Cultura y derecho
‘Fuga sin fin’
07 de Septiembre de 2012
José Arizala |
Esta es la historia del teniente Franz Tunda, quien cayó prisionero de las tropas rusas en agosto de 1916, es decir, durante la Primera Guerra Mundial. Tunda era un oficial del ejército austro-húngaro que se enfrentaba entonces a las tropas del Zar. Una de las potencias más reaccionarias de Europa, destinada a mantener al continente en orden, a impedir el avance de la Revolución, a sostener en el poder a las cabezas coronadas de rancias aristocracias. El campo de prisioneros estaba situado a pocas verstas al noroeste de Irkutsk. En 1919 logró escapar a una granja “solitaria y triste” donde residía un exprisionero polaco, en el umbral de la taiga. Tunda no temía que lo persiguieran, pues a él, también hijo de polaca y de un comandante austriaco, le quedaba fácil hacerse pasar por hermano del granjero y tomar su apellido.
Un día inesperado llegó un cazador de pieles y contó que todo había terminado. Les dijo: “Ha llegado la paz y la Revolución”. Y por casi toda Europa comenzaron los presos a andar en sentido inverso: regresar a sus países de origen, sin un peso en el bolsillo, caminando al lado de gente desconocida, otros idiomas, etnias, soledad, recuerdos, deseo de rencontrarse con personas que alguna vez amaron y quizá con hijos que ya serían irreconocibles.
Tunda alcanzó a ver por casualidad el triunfo de la revolución bolchevique y presenciar los primeros días de júbilo y de esperanzas. Todo cambió en medio de un gran desorden. Cada cual perdió su anterior identidad de obrero, de campesino, de empleado o de dirigente, para tomar la de “camarada”. Esta palabra los cubrió a todos de un día para otro, los hermanó en un objetivo común: el de cambiar el mundo. Por algún tiempo las cosas, los sentimientos, se tornaron frágiles, también los bienes, los matrimonios, las religiones, los ritos de la vida y de los cementerios, la idea misma de la muerte. Y desde luego llegaron los amores contingentes, las muchachas bellas y silenciosas de diferentes países de la inmensa Rusia, que se convirtió en la Unión Soviética.
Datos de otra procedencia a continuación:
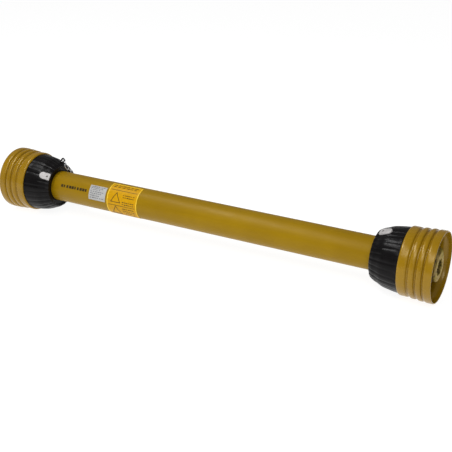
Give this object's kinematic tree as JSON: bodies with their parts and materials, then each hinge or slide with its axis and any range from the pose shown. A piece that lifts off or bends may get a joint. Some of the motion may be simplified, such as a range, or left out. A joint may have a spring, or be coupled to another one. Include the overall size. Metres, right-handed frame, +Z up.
{
  "type": "universal joint shaft",
  "caption": "Telescopic drive shaft with a universal joint and splined yoke at each end, inside a yellow plastic guard with ribbed cones and black collars.",
  "frame": {"origin": "on the shaft's axis at mid length, with the shaft closed and straight", "axes": "+X along the shaft from the outer-tube half to the inner-tube half, +Z up"},
  "size_m": [1.0484, 0.1793, 0.143],
  "materials": {
    "guard_yellow": "moulded polyethylene, mustard yellow, satin",
    "collar_black": "moulded plastic, black, satin",
    "nylon_white": "white plastic, satin",
    "forged_steel": "forged, olive passivated",
    "bearing_steel": "ground",
    "spring_steel": "oiled",
    "tube_steel": "drawn tube, greased",
    "seal_rubber": "matt",
    "chain_zinc": "bright zinc plated",
    "label_silver": "silver film sticker",
    "label_amber": "amber film sticker"
  },
  "bodies": {
    "guard_outer": {"outer_guard_tube": "guard_yellow", "left_collar": "collar_black", "left_cone": "guard_yellow", "left_guard_ring": "nylon_white", "left_lock_tab": "nylon_white", "info_label": "label_silver", "warning_label": "label_amber", "left_chain": "chain_zinc", "left_chain_hook": "chain_zinc"},
    "drive_outer": {"outer_profile_tube": "tube_steel", "left_tube_yoke": "forged_steel", "left_roll_pin": "spring_steel", "left_cup_tube_1": "bearing_steel", "left_cup_tube_2": "bearing_steel", "left_circlip_tube_1": "spring_steel", "left_circlip_tube_2": "spring_steel"},
    "left_cross_body": {"left_cross": "bearing_steel", "left_grease_nipple": "bearing_steel", "left_seal_yoke_1": "seal_rubber", "left_seal_yoke_2": "seal_rubber", "left_seal_tube_1": "seal_rubber", "left_seal_tube_2": "seal_rubber"},
    "left_yoke_body": {"left_yoke": "forged_steel", "left_pin_spring": "spring_steel", "left_cup_yoke_1": "bearing_steel", "left_cup_yoke_2": "bearing_steel", "left_circlip_yoke_1": "spring_steel", "left_circlip_yoke_2": "spring_steel"},
    "left_pin_body": {"left_push_pin": "bearing_steel", "left_pin_clip": "spring_steel"},
    "drive_inner": {"inner_profile_tube": "tube_steel", "right_tube_yoke": "forged_steel", "right_roll_pin": "spring_steel", "right_cup_tube_1": "bearing_steel", "right_cup_tube_2": "bearing_steel", "right_circlip_tube_1": "spring_steel", "right_circlip_tube_2": "spring_steel"},
    "guard_inner": {"inner_guard_tube": "guard_yellow", "right_collar": "collar_black", "right_cone": "guard_yellow", "right_guard_ring": "nylon_white", "right_lock_tab": "nylon_white"},
    "right_cross_body": {"right_cross": "bearing_steel", "right_grease_nipple": "bearing_steel", "right_seal_yoke_1": "seal_rubber", "right_seal_yoke_2": "seal_rubber", "right_seal_tube_1": "seal_rubber", "right_seal_tube_2": "seal_rubber"},
    "right_yoke_body": {"right_yoke": "forged_steel", "right_pin_spring": "spring_steel", "right_cup_yoke_1": "bearing_steel", "right_cup_yoke_2": "bearing_steel", "right_circlip_yoke_1": "spring_steel", "right_circlip_yoke_2": "spring_steel"},
    "right_pin_body": {"right_push_pin": "bearing_steel", "right_pin_clip": "spring_steel"}
  },
  "joints": [
    {"name": "drive_spin", "type": "hinge", "parent": "guard_outer", "child": "drive_outer", "pos_m": [-0.3917, 0, 0], "axis": [1, 0, 0], "continuous": true},
    {"name": "left_cross_tilt", "type": "hinge", "parent": "drive_outer", "child": "left_cross_body", "pos_m": [-0.442, 0, 0], "axis": [0, 0, 1], "range_deg": [-17, 17]},
    {"name": "left_yoke_tilt", "type": "hinge", "parent": "left_cross_body", "child": "left_yoke_body", "pos_m": [-0.442, 0, 0], "axis": [0, 1, 0], "range_deg": [-17, 17]},
    {"name": "left_pin_press", "type": "slide", "parent": "left_yoke_body", "child": "left_pin_body", "axis": [0, 1, 0], "range_m": [0, 0.006], "stiffness_N_per_m": 1500, "springref_m": -0.004, "deforming": ["left_pin_spring"]},
    {"name": "telescope", "type": "slide", "parent": "drive_outer", "child": "drive_inner", "axis": [1, 0, 0], "range_m": [0, 0.36]},
    {"name": "inner_guard_spin", "type": "hinge", "parent": "drive_inner", "child": "guard_inner", "pos_m": [0.3917, 0, 0], "axis": [1, 0, 0], "continuous": true},
    {"name": "right_cross_tilt", "type": "hinge", "parent": "drive_inner", "child": "right_cross_body", "pos_m": [0.442, 0, 0], "axis": [0, 0, 1], "range_deg": [-17, 17]},
    {"name": "right_yoke_tilt", "type": "hinge", "parent": "right_cross_body", "child": "right_yoke_body", "pos_m": [0.442, 0, 0], "axis": [0, 1, 0], "range_deg": [-17, 17]},
    {"name": "right_pin_press", "type": "slide", "parent": "right_yoke_body", "child": "right_pin_body", "axis": [0, -1, 0], "range_m": [0, 0.006], "stiffness_N_per_m": 1500, "springref_m": -0.004, "deforming": ["right_pin_spring"]}
  ]
}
El exoficial austríaco no simpatiza con la Revolución. La ve insípida y tonta, vacía, sin una fuerza verdadera y profunda. Cuando está en Moscú, en las noches, va a la Plaza Roja, frente al Mausoleo de Lenin. “Este era el único lugar donde se sentía la Revolución”. En Bakú le gusta ver el arribo y marcha de los pocos barcos que navegan en su pequeño mar Caspio y a soñar en largos viajes hacia Occidente, a los puertos de Italia, a las estaciones de trenes que parten a las ciudades opulentas, a las calles de Viena, de Berlín, de París.
Finalmente Tunda inicia el regreso a su patria y piensa en Irene, la muchacha de alta clase social con quien se había comprometido antes de marchar al frente de guerra. ¿Qué será de ella, lo espera o se ha casado? Tunda se reencuentra con su familia, una familia burguesa, en la que algunos hermanos o tíos tienen dinero, mientras otros están pobres, unos trabajan y otros viven de sus rentas, unos se quieren y otros se odian.
El escritor Joseph Roth, autor de la novela que estamos relatando, Fuga sin fin (Acantilado, Barcelona, 2003) utiliza la segunda parte para describir la sociedad capitalista europea con sus resplandores y sombras. Por ejemplo un rico terrateniente razona de esta manera: “La sensibilidad social es un lujo que se pueden permitir los ricos, y que, además, tiene la ventaja práctica de que ayuda a conservar la propiedad… Era un caballero de buena cepa, un baluarte viviente contra el socialismo, muy admirado y que cuando fue elegido para el Reichstag, demostró como miembro del partido conservador, que la Reacción y la Humanidad no están en contradicción irreconciliable”.
Joseph Roth es uno de los mejores escritores de la primera mitad del siglo XX (Brody, 1894 – París, 1939). Tuvo una existencia atormentada, plagada de conflictos. Huyó de Alemania cuando Hitler llegó al gobierno. Nunca encontró la paz, cayó en el alcoholismo. Su vida fue como lo dice el título de esta novela “una fuga sin fin”.